Polymarket whale tracker vs wallet tracker
A whale tracker usually focuses on large trades and sudden market impact. A wallet tracker is broader: it follows the profile over time, including category selection, entry prices, repeat behavior, and whether the wallet consistently finds mispriced outcomes. For serious prediction market research, you want both views.
Whale alerts, Telegram trackers, and insider-style signals
Polymarket whale alert and Telegram tracker searches point to the same job: users want to know when a meaningful wallet does something before the market fully reacts. Treat those alerts as a queue for verification, not as instructions to copy. The best alerts combine wallet size, entry timing, market liquidity, and whether the price has already moved.
Insider tracker is a risky phrase because public wallet data does not prove insider information. A better workflow is to ask whether a wallet repeatedly enters before public catalysts, whether the trade was large enough to matter, and whether the market still has tradable edge after the alert.
Copy trading and top-trader wallets
Polymarket copy trading searches usually come from traders who want to follow top wallets without doing all the research themselves. That is dangerous if the wallet's edge came from an early entry, a private hedge, or a market-making strategy you cannot see. Treat top-trader wallets as a watchlist for ideas, then verify the current price, order-book depth, catalyst, and resolution rules before entering.
If you are comparing Polifly-style copy trading, Polysight-style analytics, or Laika-style market intelligence, the question is not which tool shows the largest wallet first. The question is which workflow helps you decide whether the wallet move is still tradable. Use copy trading tool research and whale-tracker research as inputs, then compare the live market in Alphascope.
Portfolio tracker vs wallet tracker
A prediction market portfolio tracker follows your own exposure. A wallet tracker follows public wallets you want to study. The best workflow uses both: know your current risk, then watch whether high-signal wallets are adding to the same theme or taking the other side. That matters most in correlated markets like elections, Fed rates, crypto prices, and sports outcomes.
Do not copy wallets blindly
Wallet tracking is a starting point, not a replacement for market analysis. Large wallets can hedge, market make, test liquidity, or hold correlated positions that are invisible from a single trade. Before following a wallet, check the market question, expected resolution source, current odds, and whether the price has already moved too far.
Polymarket wallet tracker FAQ
What is a Polymarket wallet tracker?
A Polymarket wallet tracker helps traders follow public wallet addresses or profiles, review market exposure, monitor whale activity, and decide whether a trade is meaningful or just noise.
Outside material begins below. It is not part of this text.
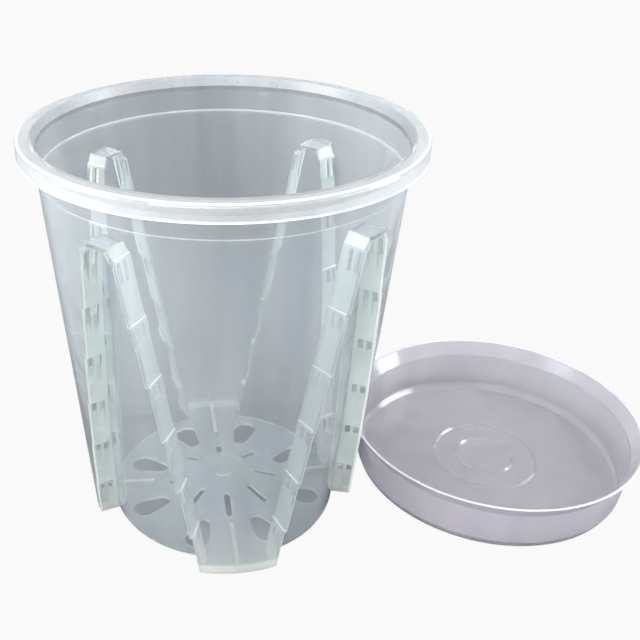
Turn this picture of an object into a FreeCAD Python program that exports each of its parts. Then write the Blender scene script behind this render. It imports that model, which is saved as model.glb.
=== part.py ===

Can I track any Polymarket wallet?
You can save any public Polymarket profile, username, or 0x-style wallet address in this local watchlist. Public wallet analysis should still be paired with market context, liquidity, timing, and current odds.
Can this work as a Polymarket wallet lookup?
Yes. Use the tracker to save a Polymarket profile, username, or public 0x wallet address, then treat that wallet as a research target you can compare against live odds, news, and market movement.
What is a Polymarket whale alert?
A whale alert is a notification or research trigger when a large wallet enters, exits, or changes exposure in a market. The useful alert is not just size; it is size plus timing, liquidity, and market context.
Do I need to connect my wallet?
No. This tracker stores your watchlist locally in your browser and does not ask for a wallet connection, seed phrase, private key, or trading permission.
What should I watch besides PnL?
Look at timing, position size, market category, liquidity, price movement after the trade, and whether the wallet repeatedly enters before meaningful news or odds changes.
Should I copy trade Polymarket wallets?
Use wallet activity as evidence, not instructions. Copy trading can fail when the original wallet had a better entry price, different bankroll, hidden hedges, or a longer time horizon than you do.